For this reason (δια τουτο dia touto). Points to the following οτι hoti clause. The Father‘s love for the Son is drawn out (John 3:16) by the voluntary offering of the Son for the sin of the world (Romans 5:8). Hence the greater exaltation (Philemon 2:9). Jesus does for us what any good shepherd does (John 10:11) as he has already said (John 10:15). The value of the atoning death of Christ lies in the fact that he is the Son of God, the Son of Man, free of sin, and that he makes the offering voluntarily (Hebrews 9:14).That I may take it again (ινα παλιν λαβω αυτην hina palin labō autēn). Purpose clause with ινα hina and second aorist active subjunctive of λαμβανω lambanō He looked beyond his death on the Cross to the resurrection. “The purpose of the Passion was not merely to exhibit his unselfish love; it was in order that He might resume His life, now enriched with quickening power as never before” (Bernard). The Father raised Jesus from the dead (Acts 2:32). There is spontaneity in the surrender to death and in the taking life back again (Dods).
No one taketh it away from me (ουδεις αιρει αυτην απ εμου oudeis airei autēn ap' emou). But Aleph B read ηρεν ēren (first aorist active indicative of αιρω airō to take away), probably correct (Westcott and Hort). “John is representing Jesus as speaking sub specie aeternitatis ” (Bernard). He speaks of his death as already past and the resurrection as already accomplished. Cf. John 3:16.Of myself (απ εμαυτου ap' emautou). The voluntariness of the death of Jesus repeated and sharpened. D omits it, probably because of superficial and apparent conflict with John 5:19. But there is no inconsistency as is shown by John 3:16; Romans 5:8. The Father “gave” the Son who was glad to be given and to give himself. I have power to lay it down (εχουσιαν εχω τειναι αυτην exousian echō theinai autēn). Εχουσια Exousia is not an easy word to translate (right, authority, power, privilege). See John 1:12. Restatement of the voluntariness of his death for the sheep. And I have power to take it again (και εχουσιαν εχω παλιν λαβειν αυτην kai exousian echō palin labein autēn). Note second aorist active infinitive in both cases (τειναι theinai from τιτημι tithēmi and λαβειν labein from λαμβανω lambanō), single acts. Recall John 2:19 where Jesus said: “And in three days I will raise it up.” He did not mean that he will raise himself from the dead independently of the Father as the active agent (Romans 8:11). I received from my Father (ελαβον παρα του πατρος μου elabon para tou patros mou). Second aorist active indicative of λαμβανω lambanō He always follows the Father‘s command (εντολη entolē) in all things (John 12:49.; John 14:31). So now he is doing the Father‘s will about his death and resurrection.

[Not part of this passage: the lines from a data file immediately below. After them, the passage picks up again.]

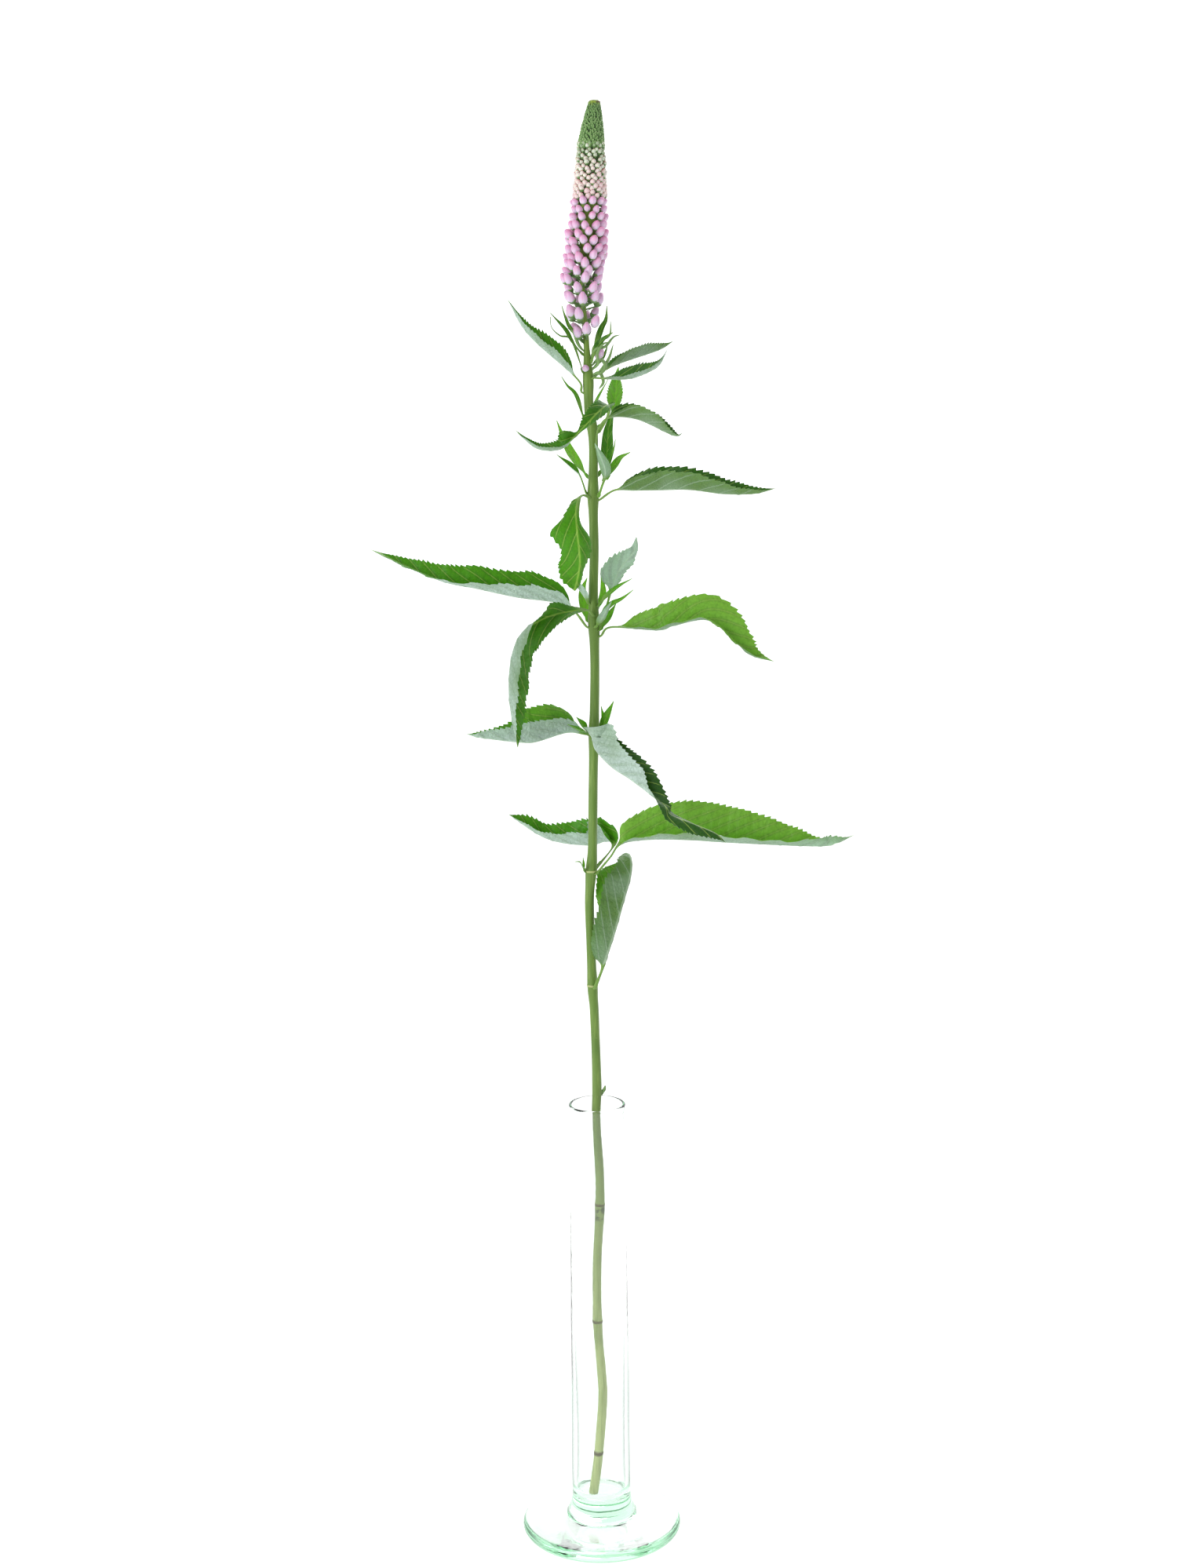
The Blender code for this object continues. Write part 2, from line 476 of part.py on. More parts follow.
def lance_blade(width, stalk, fold):
    """Blade rows of a leaflet: a bare stalk, widest a little below the middle, running out to a point."""
    rows = []
    for place in np.linspace(0, 1, 7):
        half = max(width / 2 * math.sin(math.pi * place**0.66) ** 1.1, 0.15)
        rows.append((stalk + (1 - stalk) * place, half if place else min(0.6, width * 0.2), fold, half, fold))
    rows[0] = (rows[0][0], min(0.6, width * 0.2), fold, min(0.6, width * 0.2), fold)
    return rows


def blade_halves(rows, share):
    """(half width, lift in radians) of both halves of a blade at each share of its length."""
    rows = np.asarray(rows, float)
    rows = spline(np.vstack([[0, *rows[0, 1:]], rows]), 12)
    place = np.maximum.accumulate(rows[:, 0])
    a_half, a_lift, b_half, b_lift = (np.interp(share, place, rows[:, column]) for column in range(1, 5))
    floor = TIP_HALF_WIDTH + (PETIOLE_HALF_WIDTH - TIP_HALF_WIDTH) * (share < 0.06)
    return (np.maximum(a_half, floor), np.radians(a_lift), np.maximum(b_half, floor), np.radians(b_lift))


def leaf_sections(seat, route, faces, blade, steps):
    """Midrib points and both margins of a folded leaf, one row per step from its seat to its tip."""
    share = np.linspace(0, 1, steps + 1)
    rib = even_steps(spline([seat_point(seat), *route]), steps + 1)
    forward = np.gradient(rib, axis=0)
    forward /= np.linalg.norm(forward, axis=1)[:, None]
    up = along(faces, share)
    up -= np.sum(up * forward, axis=1)[:, None] * forward
    up /= np.linalg.norm(up, axis=1)[:, None]
    side = np.cross(forward, up)
    a_half, a_lift, b_half, b_lift = (values[:, None] for values in blade_halves(blade, share))
    a_margin = rib + a_half * (np.cos(a_lift) * side + np.sin(a_lift) * up)
    b_margin = rib + b_half * (-np.cos(b_lift) * side + np.sin(b_lift) * up)
    return b_margin, rib, a_margin


def build_leaf(name, seat, route, faces, blade, steps, material, collection):
    """A folded sheet laid through the leaf's sections and thickened."""
    sections = np.stack(leaf_sections(seat, route, faces, blade, steps))
    bm = bmesh.new()
    bmesh.ops.create_grid(bm, x_segments=steps, y_segments=2, size=0.5)
    for vert in bm.verts:
        row = round((vert.co.x + 0.5) * steps)
        column = round((vert.co.y + 0.5) * 2)
        vert.co = Vector(sections[column, row])
    leaf = add_mesh(name, bm, collection, material)
    solidify = leaf.modifiers.new("thickness", "SOLIDIFY")
    solidify.thickness = BLADE_THICKNESS * MM
    solidify.offset = 0
    return leaf


def build_leaves(collection):
    for name, leaf in LEAVES.items():
        build_leaf(name, *leaf, LEAF_STEPS, "leaf_green", collection)
    for name, leaflet in LEAFLETS.items():
        blade = lance_blade(leaflet.width, leaflet.stalk, leaflet.fold)
        build_leaf(name, leaflet.seat, leaflet.route, [leaflet.face], blade, LEAFLET_STEPS,
                   "young_leaf_green", collection)


def build_bud(name, whorl, number, collection):
    """One bud of a whorl: a small egg that leans out and up from the spike's axis."""
    step = whorl.turn / (whorl.buds if whorl.turn == 360 else whorl.buds - 1)
    direction = math.radians(whorl.start + step * number)
    outward = Vector((math.cos(direction), math.sin(direction), 0))
    tilt = math.radians(BUD_TILT)
    size = min(1, whorl.reach / FULL_SIZE_REACH)
    half_reach = BUD_LENGTH / 2 * math.sin(tilt) + BUD_WIDTH / 2 * math.cos(tilt) * 0.35
    center = Vector(stem_center(whorl.height)) + outward * (whorl.reach - half_reach * size)
    axis = outward * math.sin(tilt) + Vector((0, 0, math.cos(tilt)))
    bm = bmesh.new()
    bmesh.ops.create_uvsphere(bm, u_segments=6, v_segments=4, radius=0.5)
    bmesh.ops.scale(bm, vec=Vector((BUD_WIDTH, BUD_WIDTH, BUD_LENGTH)) * size, verts=bm.verts)
    turn = Vector((0, 0, 1)).rotation_difference(axis).to_matrix().to_4x4()
    bmesh.ops.transform(bm, matrix=Matrix.Translation(center) @ turn, verts=bm.verts)
    bud = add_mesh(name, bm, collection)
    bud.hide_render = True
    bud.display_type = "WIRE"
    return bud


def build_whorl(name, whorl, collection, helpers):
    """A collar round the spike's axis, joined with its ring of buds into one solid."""
    buds = bpy.data.collections.new(f"{name}_buds")
    helpers.children.link(buds)
    for number in range(whorl.buds):
        build_bud(f"{name}_bud_{number + 1}", whorl, number, buds)
    bm = bmesh.new()
    middle = stem_center(whorl.height - COLLAR_DROP)
    size = min(1, whorl.reach / FULL_SIZE_REACH)
    bore = stem_radius(whorl.height) + GAP + 0.25
    bmesh.ops.create_cone(bm, cap_ends=False, segments=10, radius1=bore, radius2=bore, depth=COLLAR_HEIGHT)
    bmesh.ops.translate(bm, vec=Vector(middle), verts=bm.verts)
    collar = add_mesh(name, bm, collection, "petal_pink")
    solidify = collar.modifiers.new("wall", "SOLIDIFY")
    solidify.thickness = (whorl.reach - COLLAR_SETBACK * size - bore) * MM
    solidify.offset = 1
    union = collar.modifiers.new("join_buds", "BOOLEAN")
    union.operation = "UNION"
    union.solver = "EXACT"
    union.operand_type = "COLLECTION"
    union.collection = buds
    return collar


def build_pale_band(collection):
    """A studded ring of small closed buds: a grid wrapped both round the axis and round its section."""
    around, through = 20, 10
    bm = bmesh.new()
    bmesh.ops.create_grid(bm, x_segments=around, y_segments=through, size=0.5)
    height = PALE_BAND_TOP - PALE_BAND_BOTTOM
    for vert in bm.verts:
        turn = (vert.co.x + 0.5) * 2 * math.pi
        section = (vert.co.y + 0.5) * 2 * math.pi
        share = 1 - abs(section / math.pi - 1)
        level = PALE_BAND_BOTTOM + height * share
        outer = PALE_BAND_RADIUS + (PALE_BAND_TOP_RADIUS - PALE_BAND_RADIUS) * share
        inner = stem_radius(level) + GAP + 0.15
        stud = 0.45 * math.cos(6 * turn + 6 * math.pi * share) * math.sin(math.pi * share)
        radius = outer + stud if 0.5 < section < 2.7 else inner
        center = stem_center(min(level, STEM_ROUTE[-1][2]))
        vert.co = (center[0] + radius * math.cos(turn), center[1] + radius * math.sin(turn), level)
    bmesh.ops.remove_doubles(bm, verts=bm.verts, dist=0.001)
    bmesh.ops.recalc_face_normals(bm, faces=bm.faces)
    return add_mesh("pale_bud_band", bm, collection, "pale_bud_cream")


def build_spike_tip(collection):
    """The tight green top of the spike: a sphere's grid drawn out into a scaly cone with a cut-off top."""
    bm = bmesh.new()
    bmesh.ops.create_uvsphere(bm, u_segments=14, v_segments=SPIKE_TIP_RINGS, radius=1)
    base = stem_center(STEM_ROUTE[-1][2])
    height = SPIKE_TOP - SPIKE_TIP_BOTTOM
    for vert in bm.verts:
        turn = math.atan2(vert.co.y, vert.co.x)
        share = math.acos(max(-1, min(1, -vert.co.z))) / math.pi
        outer = SPIKE_TIP_RADIUS + (SPIKE_TOP_RADIUS - SPIKE_TIP_RADIUS) * share**1.6
        rounding = min(1, math.sin(math.pi * share) / math.sin(math.pi / SPIKE_TIP_RINGS))
        scale = 0.3 * math.cos(5 * turn + 8 * math.pi * share) * math.sin(math.pi * share)
        radius = (outer + scale) * rounding
        level = SPIKE_TIP_BOTTOM + height * min(max((share * SPIKE_TIP_RINGS - 1) / (SPIKE_TIP_RINGS - 2), 0), 1)
        vert.co = (base[0] + SPIKE_TIP_LEAN * share + radius * math.cos(turn), base[1] + radius * math.sin(turn), level)
    bmesh.ops.recalc_face_normals(bm, faces=bm.faces)
    return add_mesh("spike_tip", bm, collection, "bud_scale_green")


def main():
    clear_scene()
    collection = new_collection("speedwell_in_vase")
    helpers = new_collection("helpers")
    helpers.hide_render = True
    build_vase(collection)
    build_stem(collection)
    build_leaves(collection)
    for name, whorl in PINK_WHORLS.items():
        build_whorl(name, whorl, collection, helpers)
    build_pale_band(collection)
    build_spike_tip(collection)


main()
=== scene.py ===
"""A cut speedwell flower spike in a footed glass tube vase: its surfaces, finishes and studio.

The file is laid out as an add-on and is run as a script. Shapes are worked out in millimetres, and MM
turns them into metres where a mesh is filled. The vase's axis is +Z and -Y is the side that faces the viewer.
"""

import math
from collections import namedtuple

import bpy
import numpy as np
from bpy.props import FloatProperty, FloatVectorProperty, IntProperty, PointerProperty
from mathutils import Matrix, Vector


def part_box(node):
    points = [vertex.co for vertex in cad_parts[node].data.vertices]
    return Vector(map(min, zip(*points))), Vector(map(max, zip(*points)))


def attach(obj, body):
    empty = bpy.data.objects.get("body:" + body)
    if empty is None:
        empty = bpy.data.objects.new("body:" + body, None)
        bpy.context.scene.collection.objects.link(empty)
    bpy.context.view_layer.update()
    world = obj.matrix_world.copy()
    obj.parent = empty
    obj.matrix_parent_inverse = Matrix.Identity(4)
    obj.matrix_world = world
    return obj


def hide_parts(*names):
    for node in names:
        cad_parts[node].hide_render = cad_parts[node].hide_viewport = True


bl_info = {
    "name": "Speedwell in a glass vase",
    "version": (1, 0, 0),
    "blender": (4, 5, 0),
    "location": "3D View > Sidebar > Speedwell",
    "description": "Builds a cut speedwell flower spike that stands in a footed glass tube vase",
    "category": "Object",
}

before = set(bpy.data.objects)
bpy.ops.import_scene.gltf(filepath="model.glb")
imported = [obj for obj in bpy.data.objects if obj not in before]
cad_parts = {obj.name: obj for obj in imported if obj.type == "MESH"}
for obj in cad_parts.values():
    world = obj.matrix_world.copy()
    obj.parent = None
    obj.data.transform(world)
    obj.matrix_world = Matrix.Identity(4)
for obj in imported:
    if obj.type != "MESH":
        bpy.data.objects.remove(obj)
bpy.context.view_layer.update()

MM = 0.001
UPRIGHT = np.array([0.0, 0.0, 1.0])
BODY = "root"
SEED = 7


def tint(red, green, blue):
    """A display colour, 0 to 255 a channel, as the linear colour that shaders take."""
    return tuple(c / 12.92 if c <= 0.04045 else ((c + 0.055) / 1.055) ** 2.4
                 for c in (red / 255, green / 255, blue / 255))


def node_box(node):
    """Lowest and highest corners of a CAD node, in millimetres."""
    low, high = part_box(node)
    return np.array(low) / MM, np.array(high) / MM


# The build, in millimetres

FLOOR_CORNER = 5.5  # radius between the bore and the inner floor

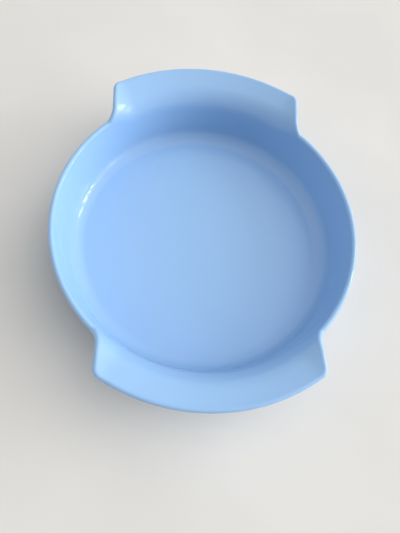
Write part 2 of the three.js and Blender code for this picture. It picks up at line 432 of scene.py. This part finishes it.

There arose a division again (σχισμα παλιν εγενετο schisma palin egeneto). As in John 7:43 in the crowd (also in John 7:12, John 7:31), so now among the hostile Jews (Pharisees) some of whom had previously professed belief in him (John 8:31). The direct reference of παλιν palin (again) may be to John 9:16 when the Pharisees were divided over the problem of the blind man. Division of opinion about Jesus is a common thing in John‘s Gospel (John 6:52, John 6:60, John 6:66; John 7:12, John 7:25.; John 8:22; John 9:16.; John 10:19, John 10:24, John 10:41; John 11:41.; John 12:19, John 12:29, John 12:42; John 16:18.).
He has a demon and is mad (δαιμονιον εχει και μαινεται daimonion echei kai mainetai). As some had already said (John 7:20; John 8:48 with the addition of “Samaritan”). So long before in Mark 3:21. An easy way of discounting Jesus.
Of one possessed with a demon (δαιμονιζομενου daimonizomenou). Genitive of present passive participle of δαιμονιζω daimonizō They had heard demoniacs talk, but not like this.Can a demon open the eyes of the blind? (μη δαιμονιον δυναται τυπλον οπταλμους ανοιχαι mē daimonion dunatai tuphlon ophthalmous anoixai). Negative answer expected. Demons would more likely put out eyes, not open them. It was an unanswerable question.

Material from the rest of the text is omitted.